Progress on Multi-Field Coupling Simulation Methods in Deep Strata Rock Breaking Analysis

The utilization of multi-field coupling simulation methods has become a pivotal approach for the investigation of intricate fracture behavior and interaction mechanisms of rock masses in deep strata. The high temperatures, pressures and complex geological environments of deep strata frequently result in the coupling of multiple physical fields, including mechanical, thermal and hydraulic fields, during the fracturing of rocks. This review initially presents an overview of the coupling mechanisms of these physical fields, thereby elucidating the interaction processes of mechanical, thermal, and hydraulic fields within rock masses. Secondly, an in-depth analysis of multi-field coupling is conducted from both spatial and temporal perspectives, with the introduction of simulation methods for a range of scales. It emphasizes cross-scale coupling methodologies for the transfer of rock properties and physical field data, including homogenization techniques, nested coupling strategies and data-driven approaches.

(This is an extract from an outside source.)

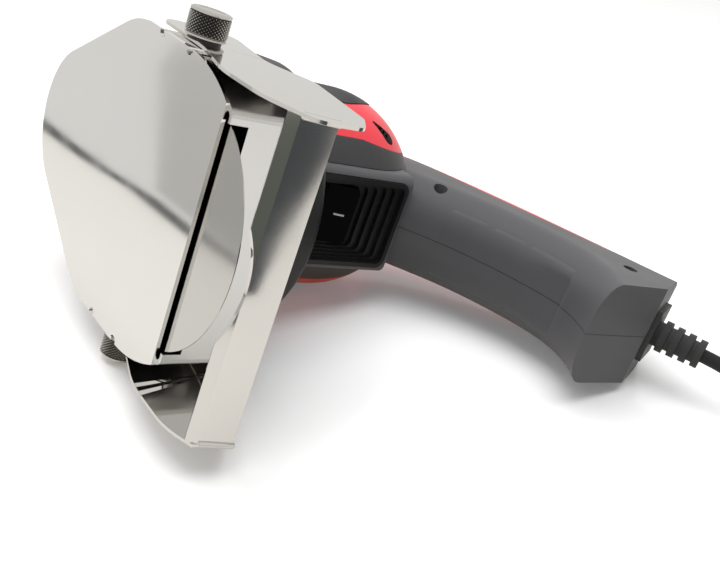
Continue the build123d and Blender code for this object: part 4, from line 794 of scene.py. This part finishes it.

To address the discontinuous characteristics of the rock fracture process, the review provides a detailed explanation of continuous-discontinuous coupling methods, to elucidate the evolution of rock fracturing and deformation more comprehensively. In conclusion, the review presents a summary of the principal points, challenges and future directions of multi-field coupling simulation research. It also puts forward the potential of integrating intelligent algorithms with multi-scale simulation techniques to enhance the accuracy and efficiency of multi-field coupling simulations. This offers novel insights into multi-field coupling simulation analysis in deep rock masses.